[Begin Records]

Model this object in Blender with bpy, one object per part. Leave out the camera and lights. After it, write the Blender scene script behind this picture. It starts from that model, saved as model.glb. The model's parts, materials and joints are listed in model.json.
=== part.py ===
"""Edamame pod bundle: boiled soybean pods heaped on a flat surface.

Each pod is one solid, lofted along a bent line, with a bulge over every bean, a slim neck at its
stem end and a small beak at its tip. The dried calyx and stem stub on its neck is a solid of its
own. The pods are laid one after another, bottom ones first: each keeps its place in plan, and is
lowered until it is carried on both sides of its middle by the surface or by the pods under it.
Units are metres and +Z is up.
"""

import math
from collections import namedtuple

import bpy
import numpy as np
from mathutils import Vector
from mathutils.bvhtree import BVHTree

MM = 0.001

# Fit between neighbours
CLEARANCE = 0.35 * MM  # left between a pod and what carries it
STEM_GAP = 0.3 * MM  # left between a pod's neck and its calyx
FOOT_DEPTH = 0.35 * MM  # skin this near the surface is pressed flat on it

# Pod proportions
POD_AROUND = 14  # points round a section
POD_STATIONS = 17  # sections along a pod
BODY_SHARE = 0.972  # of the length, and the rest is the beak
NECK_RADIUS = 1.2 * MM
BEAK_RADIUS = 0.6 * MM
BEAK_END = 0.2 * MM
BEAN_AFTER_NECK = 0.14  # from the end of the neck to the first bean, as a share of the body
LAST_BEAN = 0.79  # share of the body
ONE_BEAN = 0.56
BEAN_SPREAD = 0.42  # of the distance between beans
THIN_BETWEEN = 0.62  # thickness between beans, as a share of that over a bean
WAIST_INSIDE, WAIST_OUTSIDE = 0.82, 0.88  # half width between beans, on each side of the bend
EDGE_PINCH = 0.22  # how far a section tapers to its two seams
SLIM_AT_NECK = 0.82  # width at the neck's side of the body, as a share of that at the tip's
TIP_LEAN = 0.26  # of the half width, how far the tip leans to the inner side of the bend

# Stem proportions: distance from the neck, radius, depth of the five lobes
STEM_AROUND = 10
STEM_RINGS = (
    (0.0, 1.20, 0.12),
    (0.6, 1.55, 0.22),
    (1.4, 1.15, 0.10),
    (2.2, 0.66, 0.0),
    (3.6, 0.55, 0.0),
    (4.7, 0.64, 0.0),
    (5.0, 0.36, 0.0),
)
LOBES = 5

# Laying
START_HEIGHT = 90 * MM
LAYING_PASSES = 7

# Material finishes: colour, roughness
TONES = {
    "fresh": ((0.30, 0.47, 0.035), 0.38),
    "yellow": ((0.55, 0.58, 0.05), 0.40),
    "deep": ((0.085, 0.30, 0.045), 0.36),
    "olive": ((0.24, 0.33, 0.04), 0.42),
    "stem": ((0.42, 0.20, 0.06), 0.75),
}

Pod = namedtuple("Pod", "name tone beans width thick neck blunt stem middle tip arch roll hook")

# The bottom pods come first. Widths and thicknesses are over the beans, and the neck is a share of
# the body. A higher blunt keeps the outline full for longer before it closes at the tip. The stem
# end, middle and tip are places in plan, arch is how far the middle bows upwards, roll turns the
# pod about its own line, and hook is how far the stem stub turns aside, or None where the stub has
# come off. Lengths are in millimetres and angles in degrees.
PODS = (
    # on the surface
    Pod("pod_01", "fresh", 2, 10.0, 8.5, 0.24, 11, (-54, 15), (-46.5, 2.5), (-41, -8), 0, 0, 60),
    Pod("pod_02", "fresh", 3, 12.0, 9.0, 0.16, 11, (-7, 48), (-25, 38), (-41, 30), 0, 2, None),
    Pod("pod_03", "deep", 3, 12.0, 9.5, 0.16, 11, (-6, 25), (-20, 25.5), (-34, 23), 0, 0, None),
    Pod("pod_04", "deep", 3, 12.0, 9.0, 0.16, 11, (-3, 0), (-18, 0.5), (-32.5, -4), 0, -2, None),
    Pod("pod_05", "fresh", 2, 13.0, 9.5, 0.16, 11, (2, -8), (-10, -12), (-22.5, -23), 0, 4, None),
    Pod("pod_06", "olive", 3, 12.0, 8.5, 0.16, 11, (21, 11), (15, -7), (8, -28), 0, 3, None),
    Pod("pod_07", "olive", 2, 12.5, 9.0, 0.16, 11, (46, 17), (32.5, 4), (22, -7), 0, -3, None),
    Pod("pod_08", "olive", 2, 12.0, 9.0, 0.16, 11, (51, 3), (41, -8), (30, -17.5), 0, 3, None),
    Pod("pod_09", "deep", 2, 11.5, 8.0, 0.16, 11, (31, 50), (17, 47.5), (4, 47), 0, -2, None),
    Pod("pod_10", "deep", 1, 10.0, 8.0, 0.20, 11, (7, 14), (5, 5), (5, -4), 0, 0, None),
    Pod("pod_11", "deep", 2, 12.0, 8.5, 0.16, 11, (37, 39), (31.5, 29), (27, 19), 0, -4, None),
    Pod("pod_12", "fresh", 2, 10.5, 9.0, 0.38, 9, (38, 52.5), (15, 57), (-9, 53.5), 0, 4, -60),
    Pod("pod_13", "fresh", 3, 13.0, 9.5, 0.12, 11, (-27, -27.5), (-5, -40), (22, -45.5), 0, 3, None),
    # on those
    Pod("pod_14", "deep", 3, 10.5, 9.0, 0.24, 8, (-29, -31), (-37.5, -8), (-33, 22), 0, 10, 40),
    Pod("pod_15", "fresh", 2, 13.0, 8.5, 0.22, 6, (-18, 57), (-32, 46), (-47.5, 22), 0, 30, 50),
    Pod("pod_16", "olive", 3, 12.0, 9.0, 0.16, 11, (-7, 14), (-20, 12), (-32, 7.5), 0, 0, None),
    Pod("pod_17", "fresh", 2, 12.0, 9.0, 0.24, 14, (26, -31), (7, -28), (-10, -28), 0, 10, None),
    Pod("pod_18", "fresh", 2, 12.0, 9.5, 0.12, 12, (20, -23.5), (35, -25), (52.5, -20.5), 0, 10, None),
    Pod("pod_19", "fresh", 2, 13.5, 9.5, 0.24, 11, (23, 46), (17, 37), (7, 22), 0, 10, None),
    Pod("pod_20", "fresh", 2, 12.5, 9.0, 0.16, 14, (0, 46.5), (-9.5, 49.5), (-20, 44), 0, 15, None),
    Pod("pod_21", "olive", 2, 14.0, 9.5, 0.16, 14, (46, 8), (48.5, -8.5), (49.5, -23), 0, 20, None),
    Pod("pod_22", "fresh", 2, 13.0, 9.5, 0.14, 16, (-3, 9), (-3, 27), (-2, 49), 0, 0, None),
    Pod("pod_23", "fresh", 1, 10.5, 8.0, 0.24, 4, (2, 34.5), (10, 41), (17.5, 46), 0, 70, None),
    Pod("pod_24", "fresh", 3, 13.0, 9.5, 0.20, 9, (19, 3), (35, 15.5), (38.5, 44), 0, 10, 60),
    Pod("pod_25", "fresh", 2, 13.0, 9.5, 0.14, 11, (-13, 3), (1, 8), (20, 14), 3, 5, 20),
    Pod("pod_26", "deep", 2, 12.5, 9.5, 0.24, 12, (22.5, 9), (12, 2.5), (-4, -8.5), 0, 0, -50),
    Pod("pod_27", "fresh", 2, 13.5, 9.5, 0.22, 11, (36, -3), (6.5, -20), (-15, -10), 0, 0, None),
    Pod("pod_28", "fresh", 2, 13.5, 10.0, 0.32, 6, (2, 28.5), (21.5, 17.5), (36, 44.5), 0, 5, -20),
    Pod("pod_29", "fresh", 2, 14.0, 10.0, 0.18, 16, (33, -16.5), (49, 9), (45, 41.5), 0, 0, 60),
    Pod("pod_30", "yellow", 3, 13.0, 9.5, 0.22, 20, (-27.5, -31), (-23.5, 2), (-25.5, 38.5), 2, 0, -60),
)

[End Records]
[Begin Records]

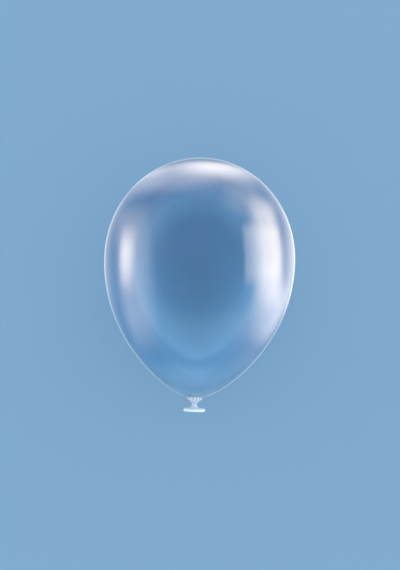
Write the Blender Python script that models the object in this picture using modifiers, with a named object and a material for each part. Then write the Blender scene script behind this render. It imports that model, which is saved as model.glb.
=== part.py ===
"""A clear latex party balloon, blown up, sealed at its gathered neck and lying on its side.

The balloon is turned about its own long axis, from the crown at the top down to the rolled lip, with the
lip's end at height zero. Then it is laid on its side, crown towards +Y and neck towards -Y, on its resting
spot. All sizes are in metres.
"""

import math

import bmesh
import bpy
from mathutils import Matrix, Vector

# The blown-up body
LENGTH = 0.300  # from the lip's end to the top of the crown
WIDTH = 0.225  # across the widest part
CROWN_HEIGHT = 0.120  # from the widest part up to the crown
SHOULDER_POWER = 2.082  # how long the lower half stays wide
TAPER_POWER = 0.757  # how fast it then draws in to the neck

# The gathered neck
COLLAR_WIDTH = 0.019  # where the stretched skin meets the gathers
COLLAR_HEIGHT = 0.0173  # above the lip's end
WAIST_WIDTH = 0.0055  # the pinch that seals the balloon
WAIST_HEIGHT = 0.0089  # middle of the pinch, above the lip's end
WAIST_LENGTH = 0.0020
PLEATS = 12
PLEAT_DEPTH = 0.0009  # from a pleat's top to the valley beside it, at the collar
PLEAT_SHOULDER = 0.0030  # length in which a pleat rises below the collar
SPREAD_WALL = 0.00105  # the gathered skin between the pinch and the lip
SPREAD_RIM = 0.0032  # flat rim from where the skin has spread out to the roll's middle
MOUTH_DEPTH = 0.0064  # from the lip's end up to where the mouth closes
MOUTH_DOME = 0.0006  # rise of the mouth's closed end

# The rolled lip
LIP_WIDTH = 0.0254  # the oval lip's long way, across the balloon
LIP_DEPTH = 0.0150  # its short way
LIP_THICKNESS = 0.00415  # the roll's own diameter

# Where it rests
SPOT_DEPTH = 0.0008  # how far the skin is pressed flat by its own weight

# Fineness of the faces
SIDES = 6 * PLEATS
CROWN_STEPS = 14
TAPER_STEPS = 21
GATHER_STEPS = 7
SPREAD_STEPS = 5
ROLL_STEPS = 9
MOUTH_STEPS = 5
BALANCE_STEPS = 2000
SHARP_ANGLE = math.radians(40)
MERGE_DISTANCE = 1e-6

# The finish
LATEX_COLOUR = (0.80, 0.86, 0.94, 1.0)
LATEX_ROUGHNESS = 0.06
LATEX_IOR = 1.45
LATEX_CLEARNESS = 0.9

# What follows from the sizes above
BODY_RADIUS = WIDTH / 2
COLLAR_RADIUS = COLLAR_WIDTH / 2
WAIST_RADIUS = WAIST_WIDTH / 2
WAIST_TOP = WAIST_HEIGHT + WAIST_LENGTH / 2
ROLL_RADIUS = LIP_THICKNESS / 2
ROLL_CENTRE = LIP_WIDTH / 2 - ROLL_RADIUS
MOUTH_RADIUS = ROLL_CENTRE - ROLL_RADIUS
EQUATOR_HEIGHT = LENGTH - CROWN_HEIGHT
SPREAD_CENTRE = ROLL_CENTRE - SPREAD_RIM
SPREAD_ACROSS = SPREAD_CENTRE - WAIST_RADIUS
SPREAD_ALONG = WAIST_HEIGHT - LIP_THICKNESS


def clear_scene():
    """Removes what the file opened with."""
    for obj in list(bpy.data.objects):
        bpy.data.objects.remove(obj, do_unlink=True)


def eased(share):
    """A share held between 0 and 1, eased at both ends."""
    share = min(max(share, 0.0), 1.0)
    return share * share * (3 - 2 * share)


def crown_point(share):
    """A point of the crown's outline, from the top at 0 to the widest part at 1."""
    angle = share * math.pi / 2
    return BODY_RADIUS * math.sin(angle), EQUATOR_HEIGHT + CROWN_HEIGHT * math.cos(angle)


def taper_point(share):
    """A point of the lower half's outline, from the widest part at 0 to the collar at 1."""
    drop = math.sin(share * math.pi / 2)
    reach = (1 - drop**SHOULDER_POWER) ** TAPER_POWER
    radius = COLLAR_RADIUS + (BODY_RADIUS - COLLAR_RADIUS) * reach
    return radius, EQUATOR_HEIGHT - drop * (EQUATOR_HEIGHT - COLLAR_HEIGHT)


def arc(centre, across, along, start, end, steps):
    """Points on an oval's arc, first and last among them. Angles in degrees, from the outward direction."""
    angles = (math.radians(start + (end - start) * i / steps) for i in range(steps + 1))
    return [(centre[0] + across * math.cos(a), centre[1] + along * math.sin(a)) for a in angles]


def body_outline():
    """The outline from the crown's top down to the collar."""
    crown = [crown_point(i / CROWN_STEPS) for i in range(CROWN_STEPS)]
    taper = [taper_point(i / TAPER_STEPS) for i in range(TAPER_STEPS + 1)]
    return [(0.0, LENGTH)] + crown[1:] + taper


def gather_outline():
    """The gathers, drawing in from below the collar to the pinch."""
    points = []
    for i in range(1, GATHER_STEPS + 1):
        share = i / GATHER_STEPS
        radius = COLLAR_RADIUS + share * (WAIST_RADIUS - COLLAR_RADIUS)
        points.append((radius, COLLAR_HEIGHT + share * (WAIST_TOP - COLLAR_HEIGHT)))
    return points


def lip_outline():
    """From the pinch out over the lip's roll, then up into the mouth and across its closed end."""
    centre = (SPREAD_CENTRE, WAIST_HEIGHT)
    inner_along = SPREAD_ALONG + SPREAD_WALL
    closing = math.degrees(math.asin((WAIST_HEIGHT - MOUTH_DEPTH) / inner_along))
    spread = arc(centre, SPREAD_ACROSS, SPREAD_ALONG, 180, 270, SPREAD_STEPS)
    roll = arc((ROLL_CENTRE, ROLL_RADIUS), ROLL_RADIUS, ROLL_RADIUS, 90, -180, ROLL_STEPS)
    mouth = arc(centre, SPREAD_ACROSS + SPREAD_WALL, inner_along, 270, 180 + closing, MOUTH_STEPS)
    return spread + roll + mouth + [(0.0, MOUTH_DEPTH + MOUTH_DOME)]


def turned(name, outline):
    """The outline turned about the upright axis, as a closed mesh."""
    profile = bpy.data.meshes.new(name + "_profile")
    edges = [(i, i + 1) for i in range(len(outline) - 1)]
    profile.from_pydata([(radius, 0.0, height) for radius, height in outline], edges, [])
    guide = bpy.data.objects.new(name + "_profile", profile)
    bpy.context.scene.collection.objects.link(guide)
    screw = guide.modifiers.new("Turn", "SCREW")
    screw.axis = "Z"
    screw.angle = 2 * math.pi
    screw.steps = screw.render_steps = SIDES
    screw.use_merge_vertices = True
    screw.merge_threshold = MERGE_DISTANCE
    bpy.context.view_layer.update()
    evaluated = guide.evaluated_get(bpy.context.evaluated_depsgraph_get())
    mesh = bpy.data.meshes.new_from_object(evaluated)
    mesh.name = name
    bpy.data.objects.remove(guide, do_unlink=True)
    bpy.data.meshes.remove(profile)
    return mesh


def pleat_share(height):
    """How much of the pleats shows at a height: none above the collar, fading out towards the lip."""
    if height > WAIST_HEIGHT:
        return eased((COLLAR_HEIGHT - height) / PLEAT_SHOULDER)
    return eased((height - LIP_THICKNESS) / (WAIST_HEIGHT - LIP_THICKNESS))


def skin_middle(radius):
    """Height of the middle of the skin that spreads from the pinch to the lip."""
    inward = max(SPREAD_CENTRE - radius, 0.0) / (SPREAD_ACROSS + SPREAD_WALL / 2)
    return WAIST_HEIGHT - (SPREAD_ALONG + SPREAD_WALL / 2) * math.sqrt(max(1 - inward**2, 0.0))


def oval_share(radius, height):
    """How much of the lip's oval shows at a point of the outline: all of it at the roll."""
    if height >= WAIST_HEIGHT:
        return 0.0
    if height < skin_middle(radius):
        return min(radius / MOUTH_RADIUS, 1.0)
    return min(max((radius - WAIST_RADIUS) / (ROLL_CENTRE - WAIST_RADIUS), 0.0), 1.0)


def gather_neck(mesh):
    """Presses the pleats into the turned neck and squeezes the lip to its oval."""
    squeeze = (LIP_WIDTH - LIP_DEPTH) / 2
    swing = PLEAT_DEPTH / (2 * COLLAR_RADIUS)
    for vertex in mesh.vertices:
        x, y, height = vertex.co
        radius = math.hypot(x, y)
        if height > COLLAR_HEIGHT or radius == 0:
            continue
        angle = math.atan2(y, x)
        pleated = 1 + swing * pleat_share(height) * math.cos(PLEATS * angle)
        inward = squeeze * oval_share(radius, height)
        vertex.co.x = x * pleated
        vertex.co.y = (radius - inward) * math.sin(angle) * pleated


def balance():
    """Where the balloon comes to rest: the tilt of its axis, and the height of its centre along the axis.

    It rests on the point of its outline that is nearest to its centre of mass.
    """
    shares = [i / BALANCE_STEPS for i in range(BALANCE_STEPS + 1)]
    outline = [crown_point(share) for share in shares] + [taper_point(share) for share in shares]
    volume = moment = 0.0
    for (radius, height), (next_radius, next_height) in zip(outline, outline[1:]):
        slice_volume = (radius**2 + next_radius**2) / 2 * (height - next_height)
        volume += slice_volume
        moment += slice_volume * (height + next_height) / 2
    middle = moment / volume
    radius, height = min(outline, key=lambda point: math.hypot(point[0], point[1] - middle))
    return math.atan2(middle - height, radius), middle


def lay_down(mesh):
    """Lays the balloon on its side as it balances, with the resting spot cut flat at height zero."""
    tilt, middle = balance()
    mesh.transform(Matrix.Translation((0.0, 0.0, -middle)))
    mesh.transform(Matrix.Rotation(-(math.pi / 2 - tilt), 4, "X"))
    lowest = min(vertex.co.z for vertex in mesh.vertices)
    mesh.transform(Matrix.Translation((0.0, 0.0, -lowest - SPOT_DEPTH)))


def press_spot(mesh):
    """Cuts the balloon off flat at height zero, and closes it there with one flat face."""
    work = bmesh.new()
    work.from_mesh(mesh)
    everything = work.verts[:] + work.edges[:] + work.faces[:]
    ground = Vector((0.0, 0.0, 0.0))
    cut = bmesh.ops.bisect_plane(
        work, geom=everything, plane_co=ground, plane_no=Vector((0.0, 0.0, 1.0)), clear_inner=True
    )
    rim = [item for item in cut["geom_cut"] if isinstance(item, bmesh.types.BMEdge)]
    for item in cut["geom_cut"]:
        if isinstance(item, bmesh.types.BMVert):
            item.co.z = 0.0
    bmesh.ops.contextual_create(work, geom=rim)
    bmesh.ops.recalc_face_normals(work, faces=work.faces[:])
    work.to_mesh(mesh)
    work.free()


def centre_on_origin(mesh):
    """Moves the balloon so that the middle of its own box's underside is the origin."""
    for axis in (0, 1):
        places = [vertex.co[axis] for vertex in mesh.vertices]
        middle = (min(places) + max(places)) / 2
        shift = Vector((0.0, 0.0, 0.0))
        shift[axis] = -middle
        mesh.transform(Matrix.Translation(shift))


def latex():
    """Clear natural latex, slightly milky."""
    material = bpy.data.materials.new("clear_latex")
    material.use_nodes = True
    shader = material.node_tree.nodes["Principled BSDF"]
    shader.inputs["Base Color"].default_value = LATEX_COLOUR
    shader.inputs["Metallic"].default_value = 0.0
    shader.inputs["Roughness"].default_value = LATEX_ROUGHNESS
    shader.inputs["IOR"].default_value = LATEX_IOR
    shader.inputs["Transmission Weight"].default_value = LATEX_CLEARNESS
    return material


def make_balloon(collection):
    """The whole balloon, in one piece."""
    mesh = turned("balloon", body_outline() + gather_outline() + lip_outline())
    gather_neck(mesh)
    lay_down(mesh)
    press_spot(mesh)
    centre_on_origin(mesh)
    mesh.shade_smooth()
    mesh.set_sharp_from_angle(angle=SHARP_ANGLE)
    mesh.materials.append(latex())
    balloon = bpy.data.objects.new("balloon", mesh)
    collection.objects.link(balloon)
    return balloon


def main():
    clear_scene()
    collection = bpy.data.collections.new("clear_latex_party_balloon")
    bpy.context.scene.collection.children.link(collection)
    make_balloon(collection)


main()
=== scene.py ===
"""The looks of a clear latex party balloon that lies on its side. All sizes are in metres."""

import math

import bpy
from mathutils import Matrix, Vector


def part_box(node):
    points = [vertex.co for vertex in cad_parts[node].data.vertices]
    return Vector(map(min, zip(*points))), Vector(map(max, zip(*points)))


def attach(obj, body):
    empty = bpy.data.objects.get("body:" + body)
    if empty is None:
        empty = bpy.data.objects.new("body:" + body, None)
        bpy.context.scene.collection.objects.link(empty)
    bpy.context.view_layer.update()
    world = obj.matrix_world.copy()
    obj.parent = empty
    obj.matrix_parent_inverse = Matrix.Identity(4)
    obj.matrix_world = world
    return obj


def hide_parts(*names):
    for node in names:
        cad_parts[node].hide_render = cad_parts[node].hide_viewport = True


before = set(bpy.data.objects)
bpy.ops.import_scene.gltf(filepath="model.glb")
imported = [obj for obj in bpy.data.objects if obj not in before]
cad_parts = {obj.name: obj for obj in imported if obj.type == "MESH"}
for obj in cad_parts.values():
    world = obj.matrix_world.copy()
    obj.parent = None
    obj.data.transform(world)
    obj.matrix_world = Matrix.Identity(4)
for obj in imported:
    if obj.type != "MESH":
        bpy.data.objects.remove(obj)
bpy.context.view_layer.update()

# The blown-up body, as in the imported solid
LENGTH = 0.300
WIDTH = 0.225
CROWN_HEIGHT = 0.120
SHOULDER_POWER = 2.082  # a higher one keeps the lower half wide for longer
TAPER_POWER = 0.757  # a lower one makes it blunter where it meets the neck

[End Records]
[Begin Records]

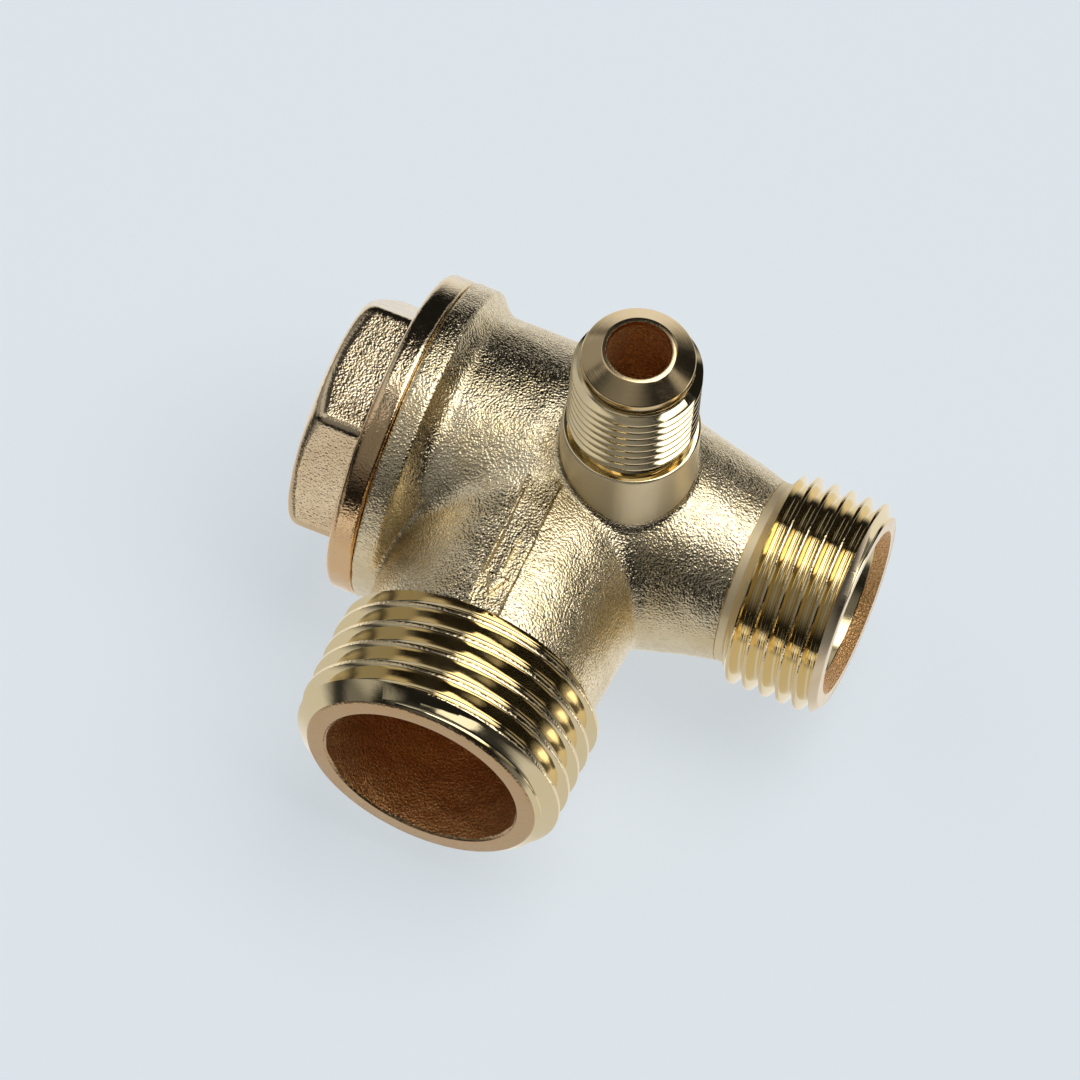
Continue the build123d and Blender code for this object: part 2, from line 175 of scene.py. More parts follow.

[End Records]

Everything from the line with "if empty is" through the line with "meets the neck", both ends included, should be repeated exactly; nothing else should appear.

-- The output --
    if empty is None:
        empty = bpy.data.objects.new("body:" + body, None)
        bpy.context.scene.collection.objects.link(empty)
    bpy.context.view_layer.update()
    world = obj.matrix_world.copy()
    obj.parent = empty
    obj.matrix_parent_inverse = Matrix.Identity(4)
    obj.matrix_world = world
    return obj


def hide_parts(*names):
    for node in names:
        cad_parts[node].hide_render = cad_parts[node].hide_viewport = True


before = set(bpy.data.objects)
bpy.ops.import_scene.gltf(filepath="model.glb")
imported = [obj for obj in bpy.data.objects if obj not in before]
cad_parts = {obj.name: obj for obj in imported if obj.type == "MESH"}
for obj in cad_parts.values():
    world = obj.matrix_world.copy()
    obj.parent = None
    obj.data.transform(world)
    obj.matrix_world = Matrix.Identity(4)
for obj in imported:
    if obj.type != "MESH":
        bpy.data.objects.remove(obj)
bpy.context.view_layer.update()

# The blown-up body, as in the imported solid
LENGTH = 0.300
WIDTH = 0.225
CROWN_HEIGHT = 0.120
SHOULDER_POWER = 2.082  # a higher one keeps the lower half wide for longer
TAPER_POWER = 0.757  # a lower one makes it blunter where it meets the neck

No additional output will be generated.